What to produce: Set down exactly the lines of the listing below, please, beginning with the first and ending with the line that holds "on the floor.".

Collected material:
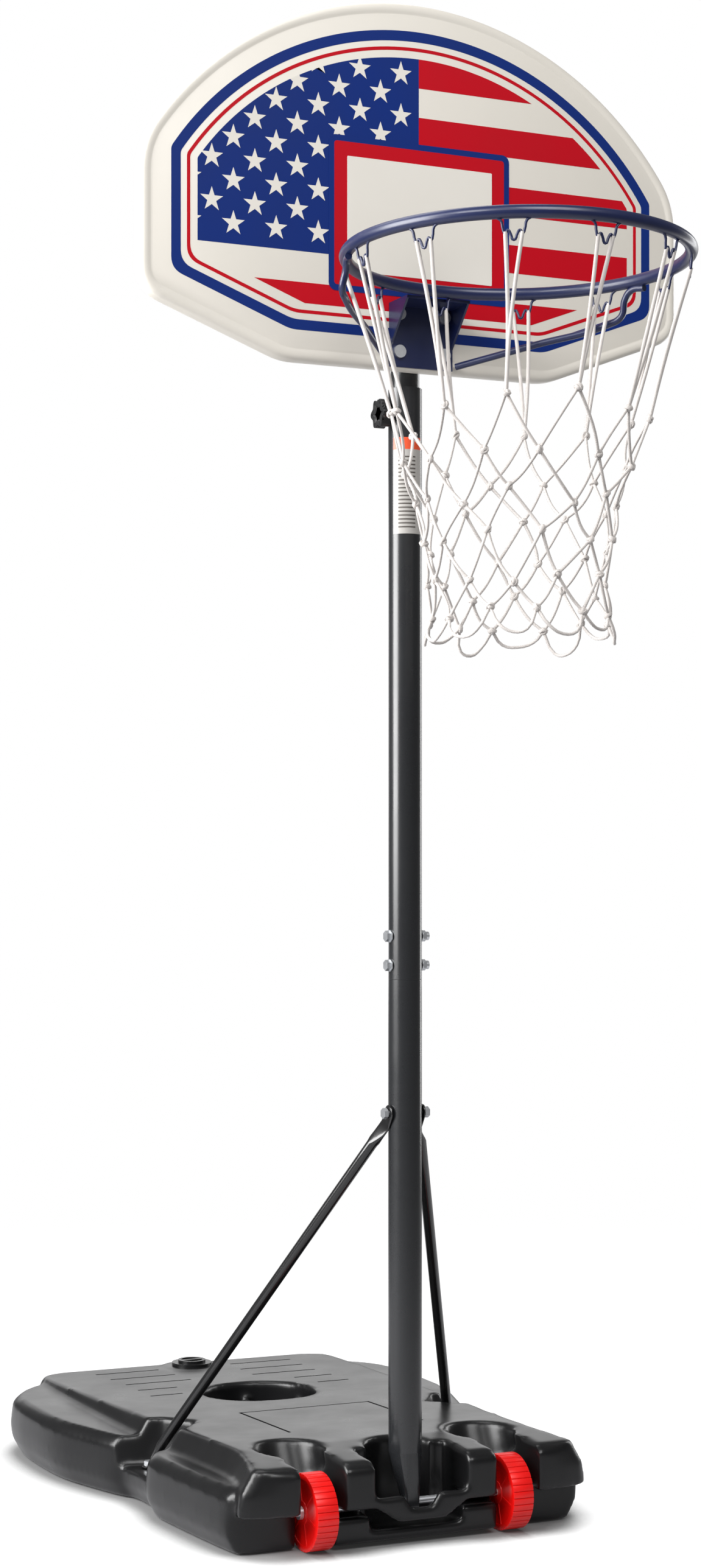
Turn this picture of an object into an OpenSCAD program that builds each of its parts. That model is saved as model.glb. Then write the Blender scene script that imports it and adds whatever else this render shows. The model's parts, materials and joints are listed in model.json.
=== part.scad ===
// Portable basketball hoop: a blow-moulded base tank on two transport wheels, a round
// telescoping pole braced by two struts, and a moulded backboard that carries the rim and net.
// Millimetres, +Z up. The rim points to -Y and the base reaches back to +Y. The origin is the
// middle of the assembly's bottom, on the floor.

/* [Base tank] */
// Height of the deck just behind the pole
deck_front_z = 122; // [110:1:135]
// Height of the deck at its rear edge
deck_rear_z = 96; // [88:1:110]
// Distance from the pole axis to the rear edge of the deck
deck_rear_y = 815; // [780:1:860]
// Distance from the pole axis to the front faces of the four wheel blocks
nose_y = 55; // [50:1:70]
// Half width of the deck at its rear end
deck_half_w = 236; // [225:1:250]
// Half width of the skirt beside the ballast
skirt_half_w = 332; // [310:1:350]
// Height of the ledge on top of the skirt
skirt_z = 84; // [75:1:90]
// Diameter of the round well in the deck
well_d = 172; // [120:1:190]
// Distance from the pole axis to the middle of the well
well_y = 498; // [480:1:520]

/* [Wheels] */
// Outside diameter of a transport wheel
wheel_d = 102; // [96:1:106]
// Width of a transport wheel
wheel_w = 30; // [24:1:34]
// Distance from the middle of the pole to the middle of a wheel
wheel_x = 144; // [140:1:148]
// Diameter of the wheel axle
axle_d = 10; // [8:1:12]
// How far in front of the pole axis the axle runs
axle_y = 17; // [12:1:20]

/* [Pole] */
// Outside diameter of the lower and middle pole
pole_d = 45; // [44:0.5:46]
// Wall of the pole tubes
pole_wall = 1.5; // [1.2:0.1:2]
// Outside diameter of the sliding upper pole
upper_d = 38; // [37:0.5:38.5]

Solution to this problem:
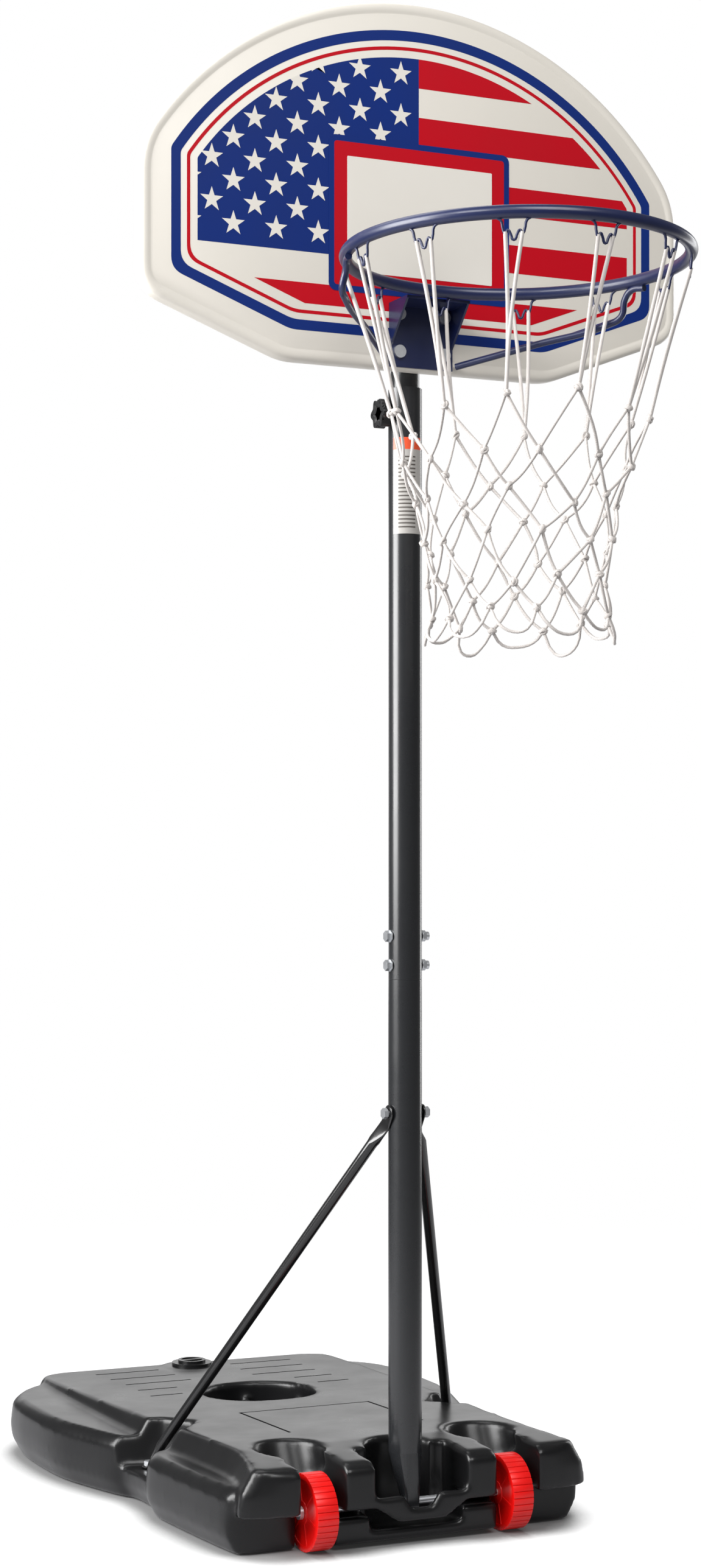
Turn this picture of an object into an OpenSCAD program that builds each of its parts. That model is saved as model.glb. Then write the Blender scene script that imports it and adds whatever else this render shows. The model's parts, materials and joints are listed in model.json.
=== part.scad ===
// Portable basketball hoop: a blow-moulded base tank on two transport wheels, a round
// telescoping pole braced by two struts, and a moulded backboard that carries the rim and net.
// Millimetres, +Z up. The rim points to -Y and the base reaches back to +Y. The origin is the
// middle of the assembly's bottom, on the floor.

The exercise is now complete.